For the second time in the Hemy Neuman murder trial, the jury heard directly from the defendant about what happened in the days leading up to Nov. 2010, when Neuman killed Russell "Rusty" Sneiderman.
"I got my marching orders," Neuman told Dr. Pamela Crawford in a taped interview. "And that is, Rusty Sneiderman had to die."
Crawford is the forensic psychiatrist hired by the prosecution to evaluate the defendant.
Neuman, who has told the judge he will not take the stand in his own defense, was heard Friday morning on about 20 video clips from Crawford's jailhouse evaluation of him.
Neuman claims that he was visited by an angel and a demon and that he was told that the two children of his co-worker and love interest, Andrea Sneiderman, were his own children. Neuman also claimed that the apparitions told him the children needed to be protected from their father, Rusty.
Sneiderman was gunned down after dropping off his children at a Dunwoody daycare center. Neuman has pleaded not guilty by reason of insanity.
But Crawford testified that she believes Neuman's was faking mental illness. She found that he was performing well at work, was highly organized and showed no signs of odd, manic or delusional behavior.
She testified that Neuman knew the difference between right and wrong at the time of the killing.

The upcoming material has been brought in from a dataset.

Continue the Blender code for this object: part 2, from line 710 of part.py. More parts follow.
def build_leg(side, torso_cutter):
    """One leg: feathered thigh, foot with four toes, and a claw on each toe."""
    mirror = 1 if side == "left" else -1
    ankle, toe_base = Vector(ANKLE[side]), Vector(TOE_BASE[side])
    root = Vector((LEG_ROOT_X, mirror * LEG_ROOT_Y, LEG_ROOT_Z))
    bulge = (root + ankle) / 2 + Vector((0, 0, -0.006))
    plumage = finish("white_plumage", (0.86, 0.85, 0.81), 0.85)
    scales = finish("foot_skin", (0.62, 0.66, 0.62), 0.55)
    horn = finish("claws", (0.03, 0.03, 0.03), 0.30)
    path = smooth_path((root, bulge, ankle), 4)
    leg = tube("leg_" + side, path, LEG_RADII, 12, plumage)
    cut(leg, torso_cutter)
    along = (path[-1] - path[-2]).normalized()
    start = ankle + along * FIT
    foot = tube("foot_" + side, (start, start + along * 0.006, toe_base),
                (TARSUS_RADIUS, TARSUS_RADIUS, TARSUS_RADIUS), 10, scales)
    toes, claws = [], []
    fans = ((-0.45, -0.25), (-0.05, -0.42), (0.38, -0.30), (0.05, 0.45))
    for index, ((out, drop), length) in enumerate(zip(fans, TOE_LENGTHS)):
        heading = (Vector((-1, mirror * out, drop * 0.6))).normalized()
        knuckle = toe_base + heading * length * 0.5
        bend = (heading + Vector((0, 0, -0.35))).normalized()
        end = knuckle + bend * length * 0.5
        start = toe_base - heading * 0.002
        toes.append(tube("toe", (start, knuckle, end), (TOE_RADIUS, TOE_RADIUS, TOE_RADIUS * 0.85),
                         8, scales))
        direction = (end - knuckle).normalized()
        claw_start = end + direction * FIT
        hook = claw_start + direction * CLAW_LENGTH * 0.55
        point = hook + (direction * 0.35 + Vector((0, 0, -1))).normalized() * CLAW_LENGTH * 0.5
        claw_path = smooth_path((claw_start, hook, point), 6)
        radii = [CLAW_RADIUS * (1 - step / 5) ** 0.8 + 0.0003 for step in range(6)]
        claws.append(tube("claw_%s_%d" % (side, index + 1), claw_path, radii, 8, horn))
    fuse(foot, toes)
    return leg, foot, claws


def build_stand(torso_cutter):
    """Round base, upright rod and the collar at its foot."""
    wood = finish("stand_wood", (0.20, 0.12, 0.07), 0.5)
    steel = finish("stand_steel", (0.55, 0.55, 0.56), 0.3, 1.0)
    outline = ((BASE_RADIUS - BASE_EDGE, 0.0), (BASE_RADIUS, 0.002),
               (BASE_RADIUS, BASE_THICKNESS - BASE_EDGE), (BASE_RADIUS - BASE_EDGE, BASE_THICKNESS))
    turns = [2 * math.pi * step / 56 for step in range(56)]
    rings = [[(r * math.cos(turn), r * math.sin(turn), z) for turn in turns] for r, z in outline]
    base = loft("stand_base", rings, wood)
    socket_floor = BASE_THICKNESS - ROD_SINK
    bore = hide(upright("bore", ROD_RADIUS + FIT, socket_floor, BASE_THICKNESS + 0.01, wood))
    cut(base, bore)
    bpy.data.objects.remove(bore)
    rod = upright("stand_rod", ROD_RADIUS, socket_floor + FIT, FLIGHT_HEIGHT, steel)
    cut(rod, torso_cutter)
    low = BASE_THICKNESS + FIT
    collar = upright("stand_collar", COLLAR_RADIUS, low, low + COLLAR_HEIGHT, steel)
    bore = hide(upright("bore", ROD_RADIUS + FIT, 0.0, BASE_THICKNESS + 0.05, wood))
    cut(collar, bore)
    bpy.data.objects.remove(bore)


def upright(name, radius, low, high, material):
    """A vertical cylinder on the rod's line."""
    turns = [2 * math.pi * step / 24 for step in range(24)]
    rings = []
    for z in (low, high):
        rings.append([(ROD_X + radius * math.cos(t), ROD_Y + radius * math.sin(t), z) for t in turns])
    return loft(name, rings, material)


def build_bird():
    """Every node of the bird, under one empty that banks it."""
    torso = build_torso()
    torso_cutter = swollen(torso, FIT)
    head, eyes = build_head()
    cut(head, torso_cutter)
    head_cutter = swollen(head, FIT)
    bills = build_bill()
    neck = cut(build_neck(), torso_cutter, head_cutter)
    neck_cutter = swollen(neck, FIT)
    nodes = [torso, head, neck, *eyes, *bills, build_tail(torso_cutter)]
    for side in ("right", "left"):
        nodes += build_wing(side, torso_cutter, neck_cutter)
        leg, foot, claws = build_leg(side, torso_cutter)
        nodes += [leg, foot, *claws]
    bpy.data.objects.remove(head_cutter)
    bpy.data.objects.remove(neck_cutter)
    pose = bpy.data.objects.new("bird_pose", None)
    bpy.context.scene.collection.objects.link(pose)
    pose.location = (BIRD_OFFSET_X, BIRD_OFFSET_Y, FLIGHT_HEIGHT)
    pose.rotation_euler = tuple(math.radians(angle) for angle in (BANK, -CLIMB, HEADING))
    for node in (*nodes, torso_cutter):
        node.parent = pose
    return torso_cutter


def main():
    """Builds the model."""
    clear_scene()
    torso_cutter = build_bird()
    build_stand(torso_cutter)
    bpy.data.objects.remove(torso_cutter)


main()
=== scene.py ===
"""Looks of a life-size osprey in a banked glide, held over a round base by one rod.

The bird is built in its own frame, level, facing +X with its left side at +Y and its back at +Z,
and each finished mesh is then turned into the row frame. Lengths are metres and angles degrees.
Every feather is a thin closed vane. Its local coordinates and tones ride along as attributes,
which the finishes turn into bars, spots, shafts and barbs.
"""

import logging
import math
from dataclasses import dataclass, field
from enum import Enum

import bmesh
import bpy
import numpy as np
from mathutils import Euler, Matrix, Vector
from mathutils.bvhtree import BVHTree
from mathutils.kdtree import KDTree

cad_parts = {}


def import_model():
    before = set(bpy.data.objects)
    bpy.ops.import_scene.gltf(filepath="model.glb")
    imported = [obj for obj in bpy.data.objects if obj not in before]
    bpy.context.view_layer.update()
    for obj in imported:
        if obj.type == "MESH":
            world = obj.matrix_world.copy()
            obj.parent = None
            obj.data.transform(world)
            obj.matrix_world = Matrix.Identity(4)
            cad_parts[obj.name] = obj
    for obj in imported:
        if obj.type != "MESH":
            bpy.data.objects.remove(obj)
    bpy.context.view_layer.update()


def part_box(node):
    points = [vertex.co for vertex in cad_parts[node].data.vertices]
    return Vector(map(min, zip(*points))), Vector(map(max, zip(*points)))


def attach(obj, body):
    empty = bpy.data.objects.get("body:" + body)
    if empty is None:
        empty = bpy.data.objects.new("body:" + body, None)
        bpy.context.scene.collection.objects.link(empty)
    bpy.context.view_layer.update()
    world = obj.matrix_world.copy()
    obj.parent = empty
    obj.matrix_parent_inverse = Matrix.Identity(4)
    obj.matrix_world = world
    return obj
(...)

Testimony on Friday also included a second mental health expert who said that Neuman is sane, and two former co-workers at GE Energy Atlanta, who say that Neuman was a high-performing employee who never appeared delusional or manic.
During the taped interview, Neuman told Crawford that once he forms a plan to do something, that "I am a great, great executioner."

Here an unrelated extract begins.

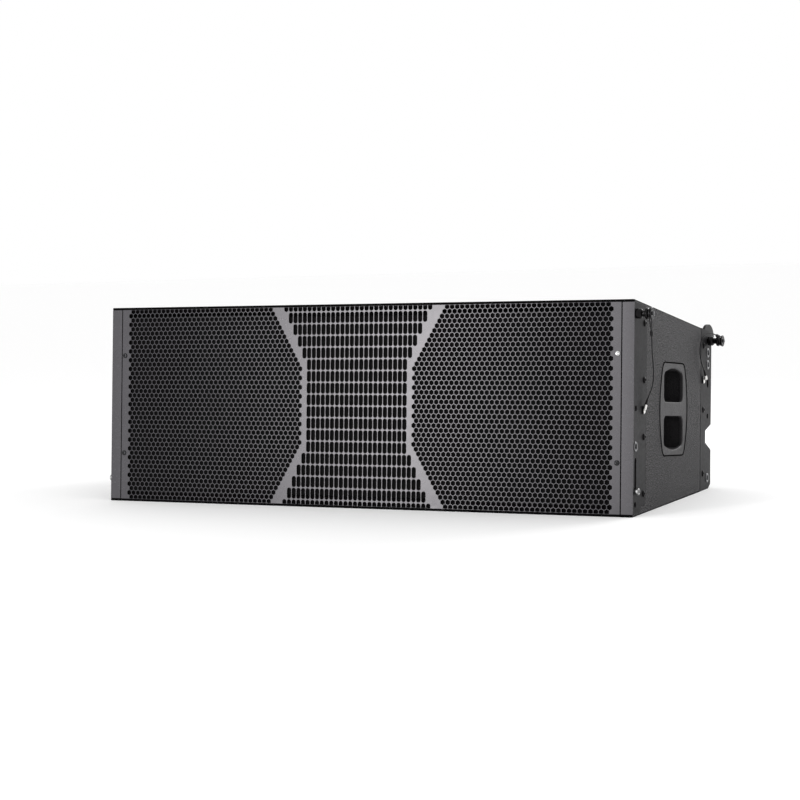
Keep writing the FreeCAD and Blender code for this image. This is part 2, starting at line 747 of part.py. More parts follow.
def lanyard_eye(route, y, z):
    """Ferrule at the lanyard's end and the wire loop round the pin's groove."""
    points = route_points(route)
    sleeve_way = (points[-1] - points[-2]).normalize()
    sleeve = ferrule(points[-1], sleeve_way)
    root = points[-1] + sleeve_way * (FERRULE_LENGTH - 1.2)
    centre = Vector(EYE_X, y, z)
    gap = Vector(0, root.y - y, root.z - z)
    reach = gap.Length
    gap.normalize()
    side = Vector(0, gap.z, -gap.y)
    spread = math.acos(EYE_R / reach)
    first = centre + (gap * math.cos(spread) + side * math.sin(spread)) * EYE_R
    last = centre + (gap * math.cos(spread) - side * math.sin(spread)) * EYE_R
    far = centre - gap * EYE_R
    neck = Vector(EYE_X, root.y, root.z)
    path = Part.Wire([
        Part.makeLine(neck, first), Part.Arc(first, far, last).toShape(),
        Part.makeLine(last, neck + (last - neck).normalize() * 2.4),
    ])
    disc = Part.Wire([Part.makeCircle(WIRE_R, neck, first - neck)])
    loop = path.makePipeShell([disc], True, False)
    return sleeve.fuse(loop).removeSplitter()


def lanyard_anchor(route, spot):
    """Crimp terminal for the lanyard's fixed end and the screw that holds it."""
    y, z = spot
    end, following = route_points(route)[:2]
    way = (following - end).normalize()
    plate = box(HALF, HALF + ANCHOR_PLATE, y - 5, y + 5, z - 5, z + 9)
    barrel = Part.makeCylinder(ANCHOR_BARREL_R, ANCHOR_BARREL, end - way * ANCHOR_BARREL, way)
    web = box(HALF, end.x, y - 1.6, y + 1.6, z + 2, z + 9)
    terminal = plate.fuse([barrel, web]).removeSplitter()
    terminal = terminal.cut(rod_x(ANCHOR_SCREW_R + 0.1, HALF - 1, HALF + 3, y, z))
    r = ANCHOR_SCREW_R
    head = ANCHOR_PLATE
    profile = [
        (0, -ANCHOR_SCREW), (r, -ANCHOR_SCREW), (r, head), (r + 2, head), (r + 2, head + 1),
        (r + 0.4, head + 2), (0, head + 2),
    ]
    return terminal, lathe(profile, Vector(HALF, y, z), Vector(1, 0, 0))


def lanyard_anchors():
    pieces = []
    for route, spot in ((FRONT_LANYARD, FRONT_ANCHOR), (REAR_LANYARD, REAR_ANCHOR)):
        pieces += lanyard_anchor(route, spot)
    return Part.makeCompound(both_sides(pieces))


def anchor_holes():
    r = ANCHOR_SCREW_R + FIT
    spots = (FRONT_ANCHOR, REAR_ANCHOR)
    return [rod_x(r, HALF - ANCHOR_SCREW - 1, HALF + 1, y, z) for y, z in spots]


# ---------------------------------------------------------------- handles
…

That statement drew a visible double-take from some of the jurors and others in the court gallery.
William Brickhouse, a forensic psychologist and the director of mental health at the DeKalb County Jail, said that he and his staff have observed and interacted with Neuman for more than a year. He testified that Neuman is sane, has been a model inmate, and has even used his bilingual skills to mediate disputes between other inmates.
But he has never displayed any sign of mental illness, or spoken of demons or angels.

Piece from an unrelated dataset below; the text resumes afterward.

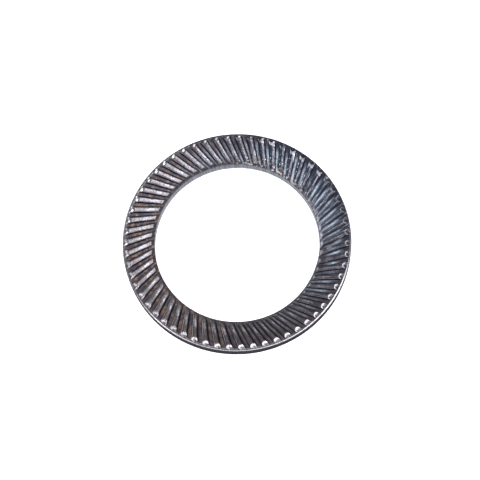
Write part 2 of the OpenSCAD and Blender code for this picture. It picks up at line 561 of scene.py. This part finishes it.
# Colours of the steel, in linear light; several are painted light: highlights, glints, reflections and
# shade
OXIDE = (0.056, 0.050, 0.062, 1)
# painted cool shade on the oxide and the flanks on one side of the ring
NAVY_SHADE = (0.018, 0.026, 0.044, 1)
SHADE = (0.020, 0.020, 0.025, 1)
BROWN = (0.21, 0.135, 0.095, 1)
# painted reflection of a bluish light along the middle of the grooves
BLUE_REFLECTION_COLOUR = (0.55, 0.69, 0.84, 1)
WORN = (0.118, 0.108, 0.114, 1)
# painted shade on the crests of the near side
CREST_NEAR_SHADE = (0.080, 0.068, 0.068, 1)
# painted cool shade on the crests on that side
CREST_COOL_SHADE = (0.019, 0.024, 0.038, 1)
# painted highlight: the light on the rim ends, the scoops' lips, the rim's edge and the glints by the
# bore
HIGHLIGHT_COLOUR = (0.62, 0.61, 0.64, 1)
# rubbed steel with a painted highlight, for the spot on each crest
RUB_HIGHLIGHT_COLOUR = (0.49, 0.49, 0.55, 1)
# pale painted light: the speckled sheen, the light lines on the crests and the reflection on the rim's
# wall
PALE_PAINTED_LIGHT = (0.56, 0.55, 0.64, 1)
BORE = (0.12, 0.135, 0.165, 1)
# painted reflection of the pale floor on the bore wall's lower part
BORE_FLOOR_REFLECTION = (0.36, 0.38, 0.42, 1)
# painted shade: the dark rim wall and the ribs' bore ends
WALL_SHADE = (0.042, 0.040, 0.047, 1)
# painted gold glints by the bore
GOLD_GLINT_COLOUR = (0.50, 0.42, 0.34, 1)

# Noise in the steel: its scale in cells to a metre, its detail, and how rough the detail is
GRAIN = 9000, 3, 0.6
BLOTCH = 2600, 2, 0.5
STREAK = 9000, 2, 0.6
FINE_STREAK = 13000, 2, 0.6
RIB_TO_RIB = 1500, 0, 0.5
SHEEN_SPECKLE_NOISE = 8000, 1, 0.5
BLUE_REFLECTION_NOISE = 3500, 1, 0.5
GLINT_NOISE = 8000, 0, 0.5
GOLD_GLINT_NOISE = 5200, 1, 0.5

# The steel's shine: how metallic it is, and how rough where it is dark, polished, or a rim end with a
# painted highlight
METALLIC = 0.95
ROUGH_DARK, ROUGH_POLISHED, ROUGH_END_HIGHLIGHT = 0.45, 0.2, 0.6
GRAIN_DEPTH = 0.006 * MM


def steel():
    """Dark tempered spring steel: rubbed crests, brown oxide in the grooves, fine mottling, and
    painted highlights, glints, reflections and shade.

    The numbers of each ramp say over which range of its value a look comes in, and how strong
    it is at both ends of that range.
    """
    s = Shader("dark_spring_steel")
    place = s.position()
    lay = s.attribute("lay", "Vector")
    cool_shade = s.attribute("cool_shade")
    wall = s.attribute("wall")
    edge = s.attribute("edge")
    grain = s.noise(place, *GRAIN)
    streak = s.noise(lay, *STREAK)

    # The ribs: how much each part of them shows at a point, with painted shade on the flanks and
    # painted highlights on the rim ends and the crests' spots and lines
    end = s.ramp(s.attribute("rim_end"), 0.1, 0.5)
    crest = s.math("MAXIMUM", s.ramp(s.attribute("rib"), 0.25, 0.6), end)
    flank = s.ramp(s.attribute("flank"), 0.3, 0.8, 0, 0.6)
    each_rib = s.ramp(s.noise(lay, *RIB_TO_RIB), 0.35, 0.6, 0.3, 1)
    # painted highlight on the rim ends and the spots near the rim
    end_highlight = s.product(s.ramp(s.attribute("end_highlight"), 0.1, 0.9, 0, 0.75), each_rib)
    near_middle = s.ramp(s.attribute("rub_and_highlight_across"), 0.04, 0.2, 1, 0)
    # the rubbed spot on each crest: wear, with a painted highlight
    rub_and_highlight = s.product(s.attribute("rub_and_highlight"), s.ramp(streak, 0.3, 0.6, 0.4, 1), near_middle)
    # painted highlight line along the crests
    off_line = s.math("SUBTRACT", s.attribute("across"), s.attribute("line_at"))
    on_line = s.ramp(s.math("ABSOLUTE", off_line), 0.03, 0.13, 1, 0)
    line = s.product(s.attribute("line"), on_line, s.ramp(streak, 0.35, 0.6, 0.3, 1))

    # Brown in the grooves, painted blue reflections in them, a painted speckled sheen, and painted
    # glints and gold glints by the bore
    brown = s.product(s.attribute("brown"), s.ramp(s.noise(place, *BLOTCH), 0.43, 0.66))
    # painted blue reflection along the middle of the grooves
    in_groove = s.product(s.attribute("blue_reflection"), s.attribute("groove"))
    blue_reflection = s.product(in_groove, s.ramp(s.noise(lay, *BLUE_REFLECTION_NOISE), 0.36, 0.58, 0.1, 1))
    # painted speckled sheen on one side of the ring
    speckled_sheen = s.product(cool_shade, s.ramp(s.noise(lay, *SHEEN_SPECKLE_NOISE), 0.56, 0.7, 0, 0.45))
    # painted glints and gold glints by the bore
    glint = s.product(s.attribute("glint"), s.ramp(s.noise(place, *GLINT_NOISE), 0.7, 0.78, 0, 0.8))
    gold_glint = s.product(s.attribute("gold_glint"), s.ramp(s.noise(place, *GOLD_GLINT_NOISE), 0.52, 0.66))

    # Dark mottling, weaker where highlights are painted
    polished = s.math("MAXIMUM", end_highlight, edge)
    mottle = s.product(s.ramp(grain, 0.38, 0.66, 0, 0.6), s.ramp(polished, 0, 0.6, 1, 0.35))
    fine = s.ramp(s.noise(lay, *FINE_STREAK), 0.5, 0.3, 0, 0.45)

    # The bore's wall, with a painted reflection of the floor on its lower part and punch marks down it
    bore = s.mix(s.attribute("low"), BORE, BORE_FLOOR_REFLECTION)
    bore = s.mix(s.ramp(streak, 0.4, 0.62, 0, 0.55), bore, SHADE)
    bore = s.mix(s.ramp(grain, 0.42, 0.62, 0, 0.4), bore, SHADE)

    # The layers over the plain oxide, from the lowest up: how much each shows, and its colour; many
    # are painted highlights, reflections and shade
    layers = [
        (brown, BROWN),
        (blue_reflection, BLUE_REFLECTION_COLOUR),
        # the crests' worn colour, with painted shade: darker and warmer on the near side, darker and
        # bluer on one side
        (crest, s.mix(cool_shade, s.mix(s.attribute("near_shade"), WORN, CREST_NEAR_SHADE), CREST_COOL_SHADE)),
        # painted shade on the ribs' flanks
        (flank, s.mix(cool_shade, SHADE, NAVY_SHADE)),
        (rub_and_highlight, s.mix(cool_shade, RUB_HIGHLIGHT_COLOUR, CREST_COOL_SHADE)),
        (speckled_sheen, PALE_PAINTED_LIGHT),
        (line, PALE_PAINTED_LIGHT),
        (end_highlight, HIGHLIGHT_COLOUR),
        # painted highlight on the scoops' lips
        (s.attribute("lip"), HIGHLIGHT_COLOUR),
        # painted highlight on the rim's edge and margin
        (edge, HIGHLIGHT_COLOUR),
        # painted shade on the rim's wall and the ribs' bore ends, with a pale painted reflection on
        # part of the wall
        (wall, s.mix(s.attribute("wall_reflection"), WALL_SHADE, PALE_PAINTED_LIGHT)),
        (mottle, SHADE),
        (fine, SHADE),
        (gold_glint, GOLD_GLINT_COLOUR),
        (glint, HIGHLIGHT_COLOUR),
        (s.attribute("bore"), bore),
    ]
    # the plain oxide, with painted cool shade on one side of the ring
    colour = s.mix(cool_shade, OXIDE, NAVY_SHADE)
    for share, layer in layers:
        colour = s.mix(share, colour, layer)
    s.link(colour, s.surface.inputs["Base Color"])

    s.link(s.ramp(wall, 0, 1, METALLIC, 0), s.surface.inputs["Metallic"])
    s.link(0, s.surface.inputs["Specular IOR Level"])
    rough = s.ramp(s.math("MAXIMUM", crest, edge), 0.2, 0.7, ROUGH_DARK, ROUGH_POLISHED)
    rough = s.math("MAXIMUM", rough, s.product(end_highlight, ROUGH_END_HIGHLIGHT))
    s.link(rough, s.surface.inputs["Roughness"])
    s.link(s.bump(s.math("ADD", grain, streak), GRAIN_DEPTH), s.surface.inputs["Normal"])
    return s.material


FLOOR_SIZE = 0.6
FLOOR_COLOUR = (0.95, 0.95, 0.95, 1)
FLOOR_ROUGH = 0.8
FLOOR_GLOW = 0.62  # white that the floor adds to its own light, for the camera and in the metal


def floor():
    """A pale floor that keeps the washer's shadow and shows as white elsewhere."""
    s = Shader("pale_floor")
    s.link(FLOOR_ROUGH, s.surface.inputs["Roughness"])
    s.link(FLOOR_COLOUR, s.surface.inputs["Base Color"])
    path = s.tree.nodes.new("ShaderNodeLightPath")
    seen = s.math("ADD", path.outputs["Is Camera Ray"], path.outputs["Is Glossy Ray"])
    seen = s.math("ADD", seen, path.outputs["Is Transmission Ray"])
    glow = s.tree.nodes.new("ShaderNodeEmission")
    s.link(s.product(seen, FLOOR_GLOW), glow.inputs["Strength"])
    both = s.tree.nodes.new("ShaderNodeAddShader")
    s.link(s.surface.outputs[0], both.inputs[0])
    s.link(glow.outputs[0], both.inputs[1])
    s.link(both.outputs[0], s.tree.nodes["Material Output"].inputs["Surface"])
    bpy.ops.mesh.primitive_plane_add(size=FLOOR_SIZE, location=(0, 0, 0))
    plane = bpy.context.object
    plane.name = "floor"
    plane.data.materials.append(s.material)


# The lamps' distance from the washer, and the light that comes from all round
LAMP_DISTANCE = 0.3
WORLD_COLOUR = (0.42, 0.42, 0.435, 1)


def softbox(name, tilt, size, turn, radiance, colour=(1, 1, 1)):
    """A soft oval lamp that faces the washer.

    tilt is its two angles from straight above, towards +X and towards +Y, and size its two half
    widths seen from the washer. They and its turn about its own axis are in degrees.
    """
    light = bpy.data.lights.new(name, "AREA")
    light.shape = "ELLIPSE"
    light.size, light.size_y = (2 * LAMP_DISTANCE * math.tan(math.radians(half)) for half in size)
    area = math.pi / 4 * light.size * light.size_y
    light.energy = radiance * math.pi * area  # the power with which it shows that radiance
    light.color = colour
    obj = bpy.data.objects.new(name, light)
    way = Vector((math.tan(math.radians(tilt[0])), math.tan(math.radians(tilt[1])), 1)).normalized()
    obj.location = way * LAMP_DISTANCE
    facing = way.to_track_quat("Z", "Y") @ Quaternion((0, 0, 1), math.radians(turn))
    obj.rotation_euler = facing.to_euler()
    bpy.context.scene.collection.objects.link(obj)


def lighting():
    """The studio: an even grey world, and soft lamps whose reflections the steel shows."""
    world = bpy.data.worlds.new("studio")
    bpy.context.scene.world = world
    world.use_nodes = True
    world.node_tree.nodes["Background"].inputs["Color"].default_value = WORLD_COLOUR
    softbox("main_softbox", (17, 6), (22, 13), -42, 4.5)
    softbox("side_softbox", (-59, 58), (30, 20), 0, 6.0)
    softbox("front_softbox", (-13, -33), (50, 17), 0, 2.8)
    softbox("right_softbox", (42, -18), (18, 18), 0, 3.2)
    softbox("low_softbox", (11, 41), (20, 9), -30, 0.7)
    softbox("cool_softbox", (-17, 5), (8, 17), 0, 1.1, (0.8, 0.91, 1))


# The camera's place and turn, and the scale and the middle of the photo's view
VIEW_ELEVATION = math.radians(72.0)
VIEW_AZIMUTH = math.radians(-1.9)
VIEW_ROLL = math.radians(5.7)
VIEW_DISTANCE = 120 * MM
PIXELS_PER_MM = 12.76
IMAGE_W = 480
CENTRE_PX = (236.7, 239.5)  # where the middle of the rim's top edge shows in the picture


def camera():
    """The photo's view: from high up, a little turned and rolled."""
    data = bpy.data.cameras.new("camera")
    data.sensor_width = 36
    data.lens = PIXELS_PER_MM * (VIEW_DISTANCE / MM) * data.sensor_width / IMAGE_W
    data.clip_start = 0.001
    data.clip_end = 10
    obj = bpy.data.objects.new("camera", data)
    back = Vector((
        math.sin(VIEW_AZIMUTH) * math.cos(VIEW_ELEVATION),
        -math.cos(VIEW_AZIMUTH) * math.cos(VIEW_ELEVATION),
        math.sin(VIEW_ELEVATION),
    ))
    turn = back.to_track_quat("Z", "Y").to_matrix() @ Matrix.Rotation(-VIEW_ROLL, 3, "Z")
    right, up = turn @ Vector((1, 0, 0)), turn @ Vector((0, 1, 0))
    half = IMAGE_W / 2
    off_x = (half - CENTRE_PX[0]) / PIXELS_PER_MM * MM
    off_y = (CENTRE_PX[1] - half) / PIXELS_PER_MM * MM
    target = Vector((0, 0, HIGH.z)) + right * off_x + up * off_y
    obj.matrix_world = Matrix.Translation(target + back * VIEW_DISTANCE) @ turn.to_4x4()
    bpy.context.scene.collection.objects.link(obj)
    bpy.context.scene.camera = obj


bpy.context.scene.view_settings.view_transform = "Standard"
camera()
lighting()
floor()
piece = washer("washer_ring")
piece.data.materials.append(steel())
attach(piece, "root")
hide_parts("washer")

"As an illness that is chronic in nature, it will present itself if they really have that disease," Brickhouse said.
He underwent a long cross examination by defense attorney Doug Peters who tried to underscore that if a person's delusion isn't touched upon directly, that person could appear normal.
The prosecution also put two of Neuman's former co-workers on the stand. His former boss, Eric Gephart, testified that Neuman was a high-performing employee who was being groomed for promotion. Gephart’s statements contradicted Neuman’s claim to Crawford that he got mediocre reviews at work.
Co-worker Richard Demanche refuted other parts of Neuman’s statements about his work life.
In one of the video segments viewed by the jury, Neuman told Crawford that in February 2010, a time when he claims he was depressed and visited by the demon, he walked away from a $10 million project at work and left it in Demanche’s hands.
Demanche testified that was not true and said he wasn't working with Neuman on the project.
It appears that prosecutors are trying to establish a pattern of lying by Neuman, including lying about work issues and his mental state.
The defense rested its case Thursday afternoon, and the trial is now in the rebuttal phase, allowing the prosecution to present additional evidence.
Neither side has made their legal strategies public and lawyers won’t release witness lists, though some witnesses remain under subpoena and could be called back to the stand.
Brickhouse is expected to return to the stand when court resumes at 9 a.m. Monday to undergo cross examination by the defense.